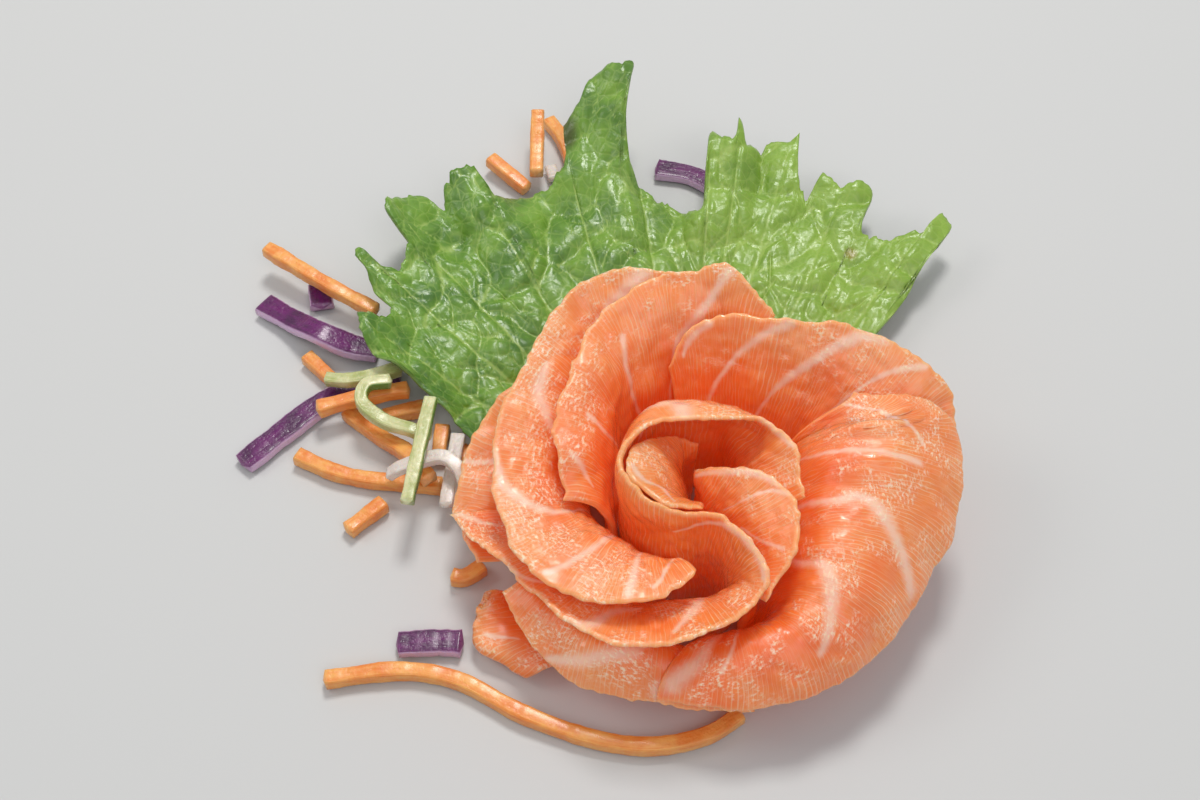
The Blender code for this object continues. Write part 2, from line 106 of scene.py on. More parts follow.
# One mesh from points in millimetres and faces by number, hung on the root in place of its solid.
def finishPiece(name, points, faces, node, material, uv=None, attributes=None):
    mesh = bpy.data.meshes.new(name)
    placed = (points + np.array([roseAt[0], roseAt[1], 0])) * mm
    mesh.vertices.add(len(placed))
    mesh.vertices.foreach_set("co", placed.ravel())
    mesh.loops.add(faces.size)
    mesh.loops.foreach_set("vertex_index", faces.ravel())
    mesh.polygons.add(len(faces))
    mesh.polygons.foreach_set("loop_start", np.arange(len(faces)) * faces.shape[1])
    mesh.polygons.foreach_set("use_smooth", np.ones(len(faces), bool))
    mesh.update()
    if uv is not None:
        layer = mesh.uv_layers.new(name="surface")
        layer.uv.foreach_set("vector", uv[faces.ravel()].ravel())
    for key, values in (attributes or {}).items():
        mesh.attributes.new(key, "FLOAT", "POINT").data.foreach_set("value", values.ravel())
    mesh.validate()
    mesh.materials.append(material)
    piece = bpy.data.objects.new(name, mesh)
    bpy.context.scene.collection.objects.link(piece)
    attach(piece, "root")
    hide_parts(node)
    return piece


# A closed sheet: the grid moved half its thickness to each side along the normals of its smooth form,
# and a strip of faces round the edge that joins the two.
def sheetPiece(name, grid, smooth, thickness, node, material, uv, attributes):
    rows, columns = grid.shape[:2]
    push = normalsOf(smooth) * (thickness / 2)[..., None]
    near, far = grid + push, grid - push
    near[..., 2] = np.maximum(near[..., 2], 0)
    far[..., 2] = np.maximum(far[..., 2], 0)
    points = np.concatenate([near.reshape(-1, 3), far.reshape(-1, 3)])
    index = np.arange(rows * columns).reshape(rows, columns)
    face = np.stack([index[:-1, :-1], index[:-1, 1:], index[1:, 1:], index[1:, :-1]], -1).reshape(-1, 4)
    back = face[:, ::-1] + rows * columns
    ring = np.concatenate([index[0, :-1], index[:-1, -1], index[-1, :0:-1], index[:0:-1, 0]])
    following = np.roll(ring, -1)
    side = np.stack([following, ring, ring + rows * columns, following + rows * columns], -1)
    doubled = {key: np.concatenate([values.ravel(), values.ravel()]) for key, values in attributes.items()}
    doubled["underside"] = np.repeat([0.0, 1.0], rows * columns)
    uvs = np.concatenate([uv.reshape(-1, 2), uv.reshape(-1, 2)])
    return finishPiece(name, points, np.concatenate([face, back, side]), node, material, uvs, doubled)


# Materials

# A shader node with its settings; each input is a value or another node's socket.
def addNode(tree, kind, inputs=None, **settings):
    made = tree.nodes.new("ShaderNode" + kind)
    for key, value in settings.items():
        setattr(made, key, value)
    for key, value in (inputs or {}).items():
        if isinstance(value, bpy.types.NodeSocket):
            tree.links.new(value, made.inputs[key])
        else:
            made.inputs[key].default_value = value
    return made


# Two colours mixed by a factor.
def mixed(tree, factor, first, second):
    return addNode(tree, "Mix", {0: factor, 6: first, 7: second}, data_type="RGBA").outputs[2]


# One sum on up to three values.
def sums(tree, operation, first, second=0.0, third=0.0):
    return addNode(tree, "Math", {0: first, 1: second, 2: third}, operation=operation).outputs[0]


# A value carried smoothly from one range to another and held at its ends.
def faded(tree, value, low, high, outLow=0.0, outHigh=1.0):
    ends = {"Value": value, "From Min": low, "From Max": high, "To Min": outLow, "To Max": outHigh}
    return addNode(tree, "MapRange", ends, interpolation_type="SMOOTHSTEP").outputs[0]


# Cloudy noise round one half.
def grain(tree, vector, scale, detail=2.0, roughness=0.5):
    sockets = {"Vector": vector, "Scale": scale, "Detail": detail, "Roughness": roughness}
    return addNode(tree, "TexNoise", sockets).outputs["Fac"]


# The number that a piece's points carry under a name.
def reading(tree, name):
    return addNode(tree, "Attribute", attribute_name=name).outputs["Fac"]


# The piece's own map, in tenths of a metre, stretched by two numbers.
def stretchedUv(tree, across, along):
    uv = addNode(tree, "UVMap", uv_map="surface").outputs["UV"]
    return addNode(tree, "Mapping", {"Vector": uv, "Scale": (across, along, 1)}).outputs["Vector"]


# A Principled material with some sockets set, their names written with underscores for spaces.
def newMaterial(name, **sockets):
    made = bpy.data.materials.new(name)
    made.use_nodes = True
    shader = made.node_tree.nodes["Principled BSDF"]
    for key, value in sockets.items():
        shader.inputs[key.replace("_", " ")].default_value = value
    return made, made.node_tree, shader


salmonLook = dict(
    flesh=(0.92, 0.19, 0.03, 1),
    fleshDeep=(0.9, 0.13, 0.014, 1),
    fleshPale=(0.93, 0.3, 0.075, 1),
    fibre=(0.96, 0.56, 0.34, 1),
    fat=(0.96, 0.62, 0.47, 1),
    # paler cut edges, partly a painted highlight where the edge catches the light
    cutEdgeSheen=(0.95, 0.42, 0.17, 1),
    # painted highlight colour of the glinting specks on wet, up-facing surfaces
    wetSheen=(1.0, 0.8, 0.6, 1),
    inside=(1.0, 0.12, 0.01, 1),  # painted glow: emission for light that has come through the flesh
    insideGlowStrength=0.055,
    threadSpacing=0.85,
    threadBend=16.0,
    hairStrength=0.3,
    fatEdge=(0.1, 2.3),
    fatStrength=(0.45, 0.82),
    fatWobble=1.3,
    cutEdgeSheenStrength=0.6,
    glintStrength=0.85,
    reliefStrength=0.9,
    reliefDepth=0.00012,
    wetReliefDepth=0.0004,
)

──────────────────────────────

• [Exercise description]: Give the material above again, word for word.

• [Reply to the task]:
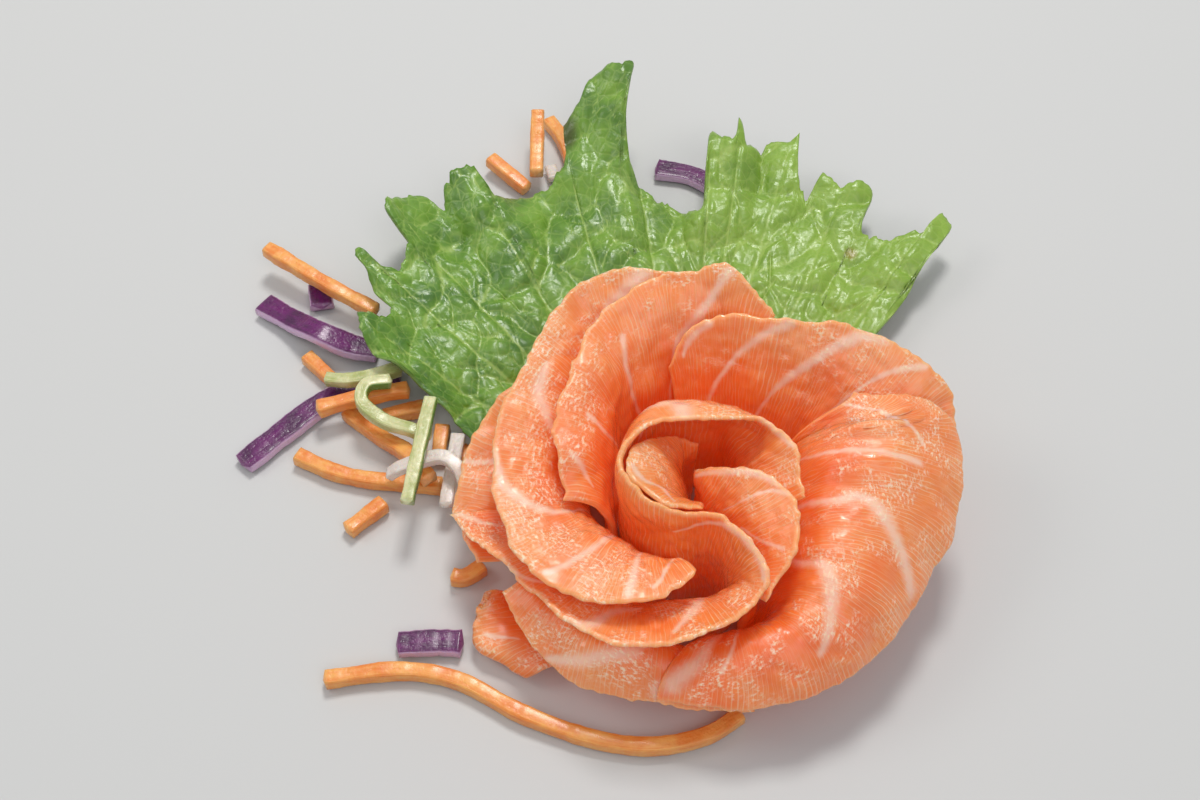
The Blender code for this object continues. Write part 2, from line 106 of scene.py on. More parts follow.
# One mesh from points in millimetres and faces by number, hung on the root in place of its solid.
def finishPiece(name, points, faces, node, material, uv=None, attributes=None):
    mesh = bpy.data.meshes.new(name)
    placed = (points + np.array([roseAt[0], roseAt[1], 0])) * mm
    mesh.vertices.add(len(placed))
    mesh.vertices.foreach_set("co", placed.ravel())
    mesh.loops.add(faces.size)
    mesh.loops.foreach_set("vertex_index", faces.ravel())
    mesh.polygons.add(len(faces))
    mesh.polygons.foreach_set("loop_start", np.arange(len(faces)) * faces.shape[1])
    mesh.polygons.foreach_set("use_smooth", np.ones(len(faces), bool))
    mesh.update()
    if uv is not None:
        layer = mesh.uv_layers.new(name="surface")
        layer.uv.foreach_set("vector", uv[faces.ravel()].ravel())
    for key, values in (attributes or {}).items():
        mesh.attributes.new(key, "FLOAT", "POINT").data.foreach_set("value", values.ravel())
    mesh.validate()
    mesh.materials.append(material)
    piece = bpy.data.objects.new(name, mesh)
    bpy.context.scene.collection.objects.link(piece)
    attach(piece, "root")
    hide_parts(node)
    return piece


# A closed sheet: the grid moved half its thickness to each side along the normals of its smooth form,
# and a strip of faces round the edge that joins the two.
def sheetPiece(name, grid, smooth, thickness, node, material, uv, attributes):
    rows, columns = grid.shape[:2]
    push = normalsOf(smooth) * (thickness / 2)[..., None]
    near, far = grid + push, grid - push
    near[..., 2] = np.maximum(near[..., 2], 0)
    far[..., 2] = np.maximum(far[..., 2], 0)
    points = np.concatenate([near.reshape(-1, 3), far.reshape(-1, 3)])
    index = np.arange(rows * columns).reshape(rows, columns)
    face = np.stack([index[:-1, :-1], index[:-1, 1:], index[1:, 1:], index[1:, :-1]], -1).reshape(-1, 4)
    back = face[:, ::-1] + rows * columns
    ring = np.concatenate([index[0, :-1], index[:-1, -1], index[-1, :0:-1], index[:0:-1, 0]])
    following = np.roll(ring, -1)
    side = np.stack([following, ring, ring + rows * columns, following + rows * columns], -1)
    doubled = {key: np.concatenate([values.ravel(), values.ravel()]) for key, values in attributes.items()}
    doubled["underside"] = np.repeat([0.0, 1.0], rows * columns)
    uvs = np.concatenate([uv.reshape(-1, 2), uv.reshape(-1, 2)])
    return finishPiece(name, points, np.concatenate([face, back, side]), node, material, uvs, doubled)


# Materials

# A shader node with its settings; each input is a value or another node's socket.
def addNode(tree, kind, inputs=None, **settings):
    made = tree.nodes.new("ShaderNode" + kind)
    for key, value in settings.items():
        setattr(made, key, value)
    for key, value in (inputs or {}).items():
        if isinstance(value, bpy.types.NodeSocket):
            tree.links.new(value, made.inputs[key])
        else:
            made.inputs[key].default_value = value
    return made


# Two colours mixed by a factor.
def mixed(tree, factor, first, second):
    return addNode(tree, "Mix", {0: factor, 6: first, 7: second}, data_type="RGBA").outputs[2]


# One sum on up to three values.
def sums(tree, operation, first, second=0.0, third=0.0):
    return addNode(tree, "Math", {0: first, 1: second, 2: third}, operation=operation).outputs[0]


# A value carried smoothly from one range to another and held at its ends.
def faded(tree, value, low, high, outLow=0.0, outHigh=1.0):
    ends = {"Value": value, "From Min": low, "From Max": high, "To Min": outLow, "To Max": outHigh}
    return addNode(tree, "MapRange", ends, interpolation_type="SMOOTHSTEP").outputs[0]


# Cloudy noise round one half.
def grain(tree, vector, scale, detail=2.0, roughness=0.5):
    sockets = {"Vector": vector, "Scale": scale, "Detail": detail, "Roughness": roughness}
    return addNode(tree, "TexNoise", sockets).outputs["Fac"]


# The number that a piece's points carry under a name.
def reading(tree, name):
    return addNode(tree, "Attribute", attribute_name=name).outputs["Fac"]


# The piece's own map, in tenths of a metre, stretched by two numbers.
def stretchedUv(tree, across, along):
    uv = addNode(tree, "UVMap", uv_map="surface").outputs["UV"]
    return addNode(tree, "Mapping", {"Vector": uv, "Scale": (across, along, 1)}).outputs["Vector"]


# A Principled material with some sockets set, their names written with underscores for spaces.
def newMaterial(name, **sockets):
    made = bpy.data.materials.new(name)
    made.use_nodes = True
    shader = made.node_tree.nodes["Principled BSDF"]
    for key, value in sockets.items():
        shader.inputs[key.replace("_", " ")].default_value = value
    return made, made.node_tree, shader


salmonLook = dict(
    flesh=(0.92, 0.19, 0.03, 1),
    fleshDeep=(0.9, 0.13, 0.014, 1),
    fleshPale=(0.93, 0.3, 0.075, 1),
    fibre=(0.96, 0.56, 0.34, 1),
    fat=(0.96, 0.62, 0.47, 1),
    # paler cut edges, partly a painted highlight where the edge catches the light
    cutEdgeSheen=(0.95, 0.42, 0.17, 1),
    # painted highlight colour of the glinting specks on wet, up-facing surfaces
    wetSheen=(1.0, 0.8, 0.6, 1),
    inside=(1.0, 0.12, 0.01, 1),  # painted glow: emission for light that has come through the flesh
    insideGlowStrength=0.055,
    threadSpacing=0.85,
    threadBend=16.0,
    hairStrength=0.3,
    fatEdge=(0.1, 2.3),
    fatStrength=(0.45, 0.82),
    fatWobble=1.3,
    cutEdgeSheenStrength=0.6,
    glintStrength=0.85,
    reliefStrength=0.9,
    reliefDepth=0.00012,
    wetReliefDepth=0.0004,
)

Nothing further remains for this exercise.